Archive for the ‘refugee’ Category

Forced Migration Online Podcast 3: Annual Harrell-Bond Lecture 2007

Friday, November 30th, 2007

His Royal Highness Prince El Hassan bin Talal. Oxford, 21 November 2007.

This podcast was recorded at the Annual Harrell-Bond Lecture which was on Wednesday 21 November 2007 at the University of Oxford’s Museum of Natural History. In celebration of the 25th Anniversary of the Refugee Studies Centre, HRH Prince El Hassan bin Talal of Jordan gave the lecture and spoke on the subject of human rights and refugees.

Forced Migration Review: Humanitarian reform: fulfilling its promise?

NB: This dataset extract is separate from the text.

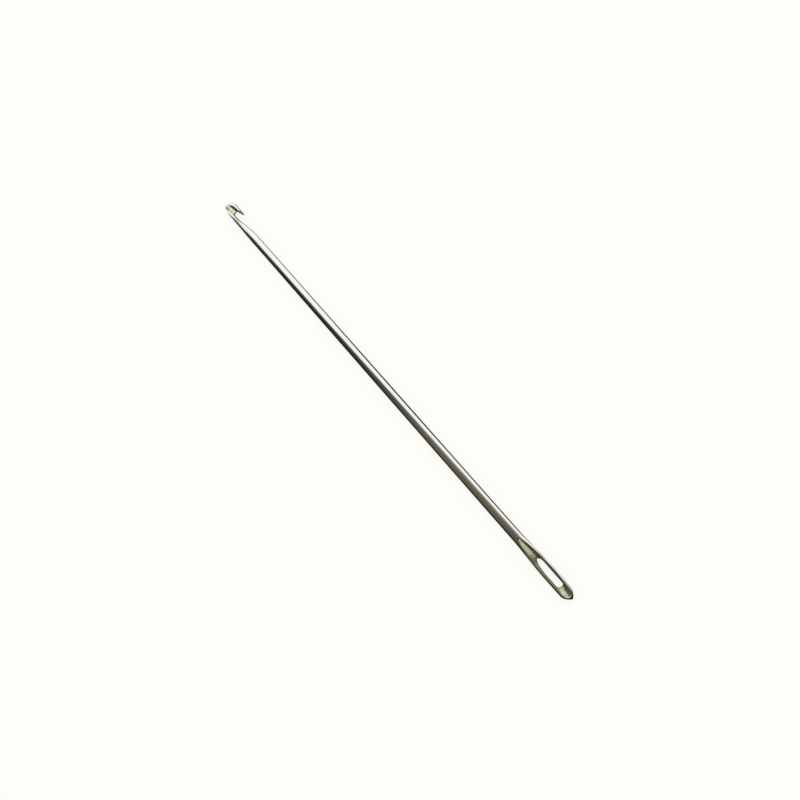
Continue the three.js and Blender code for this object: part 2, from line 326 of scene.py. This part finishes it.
def blank_distance(x, y, z):
    """From the wire before pressing and cutting."""
    middle = (mouth_side(x) + back_side(x)) / 2
    half_width = np.maximum((mouth_side(x) - back_side(x)) / 2, THINNEST)
    half_height = np.maximum(half_thickness(x), THINNEST)
    power = squareness(x)
    across = np.abs(y - middle) / half_width
    up = np.abs(z) / half_height
    level = np.maximum(across**power + up**power, NEAR_ZERO)
    slope = np.hypot(across ** (power - 1) / half_width, up ** (power - 1) / half_height)
    distance = (level ** (1 / power) - 1) / np.maximum(slope * level ** (1 / power - 1), THINNEST)
    return np.maximum(distance, np.maximum(-x, x - OVERALL_LENGTH))


def curve(*controls):
    """Points along a Bezier curve, its last one left out."""
    points = []
    for share in np.arange(CURVE_STEPS) / CURVE_STEPS:
        layer = np.array(controls, float)
        while len(layer) > 1:
            layer = lerp(layer[:-1], layer[1:], share)
        points.append(layer[0])
    return points


def throat_outline():
    """The throat, its mouth and the ramp, which climbs in an S-curve from the neck to the round wire."""
    outside = HEAD_FRONT + CLEAR_OF_HEAD
    foot = NOSE_TO_THROAT + THROAT_LEAN
    floor_end = foot + FLOOR_LENGTH
    low_end = lerp(floor_end, RAMP_END, RAMP_FOOT_PULL)
    high_start = lerp(RAMP_END, floor_end, RAMP_TOP_PULL)
    ramp_top = wire_radius(RAMP_END) + RUN_OUT_GAP
    root = HEAD_FRONT - BEAK_ROOT_THICKNESS
    point = HEAD_FRONT - BEAK_POINT_THICKNESS
    slope = (point - root) / BEAK_LENGTH
    fillet = THROAT_FILLET
    tip = BEAK_POINT_ROUND
    return np.array(
        [(BEAK_POINT, outside)]
        + curve((BEAK_POINT, point + tip), (BEAK_POINT, point), (BEAK_POINT - tip, point - tip * slope))
        + curve((NOSE_TO_THROAT + fillet, root + fillet * slope), (NOSE_TO_THROAT, root),
                (NOSE_TO_THROAT, root - fillet))
        + curve((foot, THROAT_FLOOR + fillet), (foot, THROAT_FLOOR), (foot + fillet, THROAT_FLOOR))
        + curve((floor_end, THROAT_FLOOR), (low_end, THROAT_FLOOR), (high_start, ramp_top),
                (RAMP_END, ramp_top))
        + [(RAMP_END, ramp_top), (RAMP_END, outside)]
    )


def outline_distance(outline, x, y):
    """From a closed outline that is drawn right through the tool."""
    x, y = np.broadcast_arrays(x, y)
    x, y = x[..., None], y[..., None]
    start_x, start_y = outline.T
    side_x, side_y = (np.roll(outline, -1, axis=0) - outline).T
    share = ((x - start_x) * side_x + (y - start_y) * side_y) / (side_x**2 + side_y**2)
    share = np.clip(share, 0, 1)
    distance = np.hypot(x - start_x - share * side_x, y - start_y - share * side_y).min(-1)
    crosses = (start_y > y) != (start_y + side_y > y)
    rise = np.where(side_y == 0, 1, side_y)
    left_of = x < start_x + (y - start_y) / rise * side_x
    inside = (crosses & left_of).sum(-1) % 2 == 1
    return np.where(inside, -distance, distance)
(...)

Thursday, November 29th, 2007

Cover of Forced Migration Review issue 29

Issue 29 of Forced Migration Review with its feature section on ‘Humanitarian reform: fulfilling its promise?’ is now in the digital library (FMR is one of five journals available).

As with any reform, says UN Emergency Relief Coordinator John Holmes in his article in this issue, “you have the believers, the sceptics and the opponents”. The perspectives of all three camps are reflected in the 25 articles that make up this issue’s feature section on humanitarian reform - which we hope will contribute to a constructive and fruitful debate around the world. FMR 29, which will be published in English, Arabic, Spanish and French, also includes 16 other articles on a wide range of subjects.

Forced Migration Online Podcast 2: Professor Elizabeth Colson

Tuesday, October 23rd, 2007

Photo of Professor Elizabeth Colson. Cambridge, April 2006. © Alan Macfarlane, Cambridge University, www.alanmacfarlane.com

In this podcast Professor Elizabeth Colson is in conversation with Dr Anna Schmidt. Elizabeth Florence Colson is Professor Emeritus of Anthropology at the University of California, Berkeley. Her work in anthropology addresses politics, religion, social organisation, social change, migration, anthropological history, and theory and the ethnography of Africa and North America. Colson is best know for her field work with the Gwembe Tonga of Zambia which began in 1956, through the Rhodes-Livingstone Institute as a control study of the social change caused by forced resettlement. All of Colson’s work is solidly anchored in ethnography and through it she has made theoretical contributions to the subdisciplines of applied development and political anthropology. Colson was also one of a group of academics that played an important role in consolidating the Refugee Studies Centre, Oxford in its early years, working closely with the former director, Dr Barbara Harrell-Bond and the development officer at the time, Belinda Allan. Dr Anna Schmidt is a political scientist who gained her PhD at the University of California, Berkeley.

Forced Migration Review: Iraq’s displacement crisis: the search for solutions

Tuesday, August 28th, 2007

Cover of Forced Migration Review special issue

A special issue of Forced Migration Review: Iraq’s displacement crisis: the search for solutions is now in the digital library (FMR is one of five journals available).

The countries of the Middle East are now host to the fastest growing refugee crisis in the world. Violence has displaced two million inside Iraq and over two million have crossed its borders. Most refugees are in Syria and Jordan - which host the largest number of refugees per capita of any country on earth. The vast majority are surviving with little or no assistance from the international community. Few, if any, enjoy their rights as refugees.

This special issue of FMR presents 26 articles from governments, UN agencies and civil society examining the extent of the displacement crisis and the search for solutions. The Editors have worked in close consultation with UNHCR’s Iraq Unit and are grateful for funding support from the Norwegian Ministry of Foreign Affairs, the Swiss Agency for Development Cooperation, the International Organization for Migration, Islamic Relief Worldwide and the Brookings-Bern Project on Internal Displacement.

Forced Migration Online Podcast 1: Dr Barbara Harrell-Bond

Monday, August 13th, 2007

Photo of Dr Barbara Harrell-Bond. Oxford, August 2007.

In this podcast Dr Barbara Harrell-Bond and Prof Roger Zetter discuss the evolution of the Refugee Studies Centre (RSC) and of the academic field of refugee studies or forced migration studies. As the founding former director of the RSC and the current director respectively, and with a long shared history of collaboration since the centre was established, Harrell-Bond and Zetter are well placed to discuss its early years and the changes it has undergone. In this conversation, they also talk about the current state of refugee protection and the asylum process, and examine the responses of the international community, particularly UNHCR.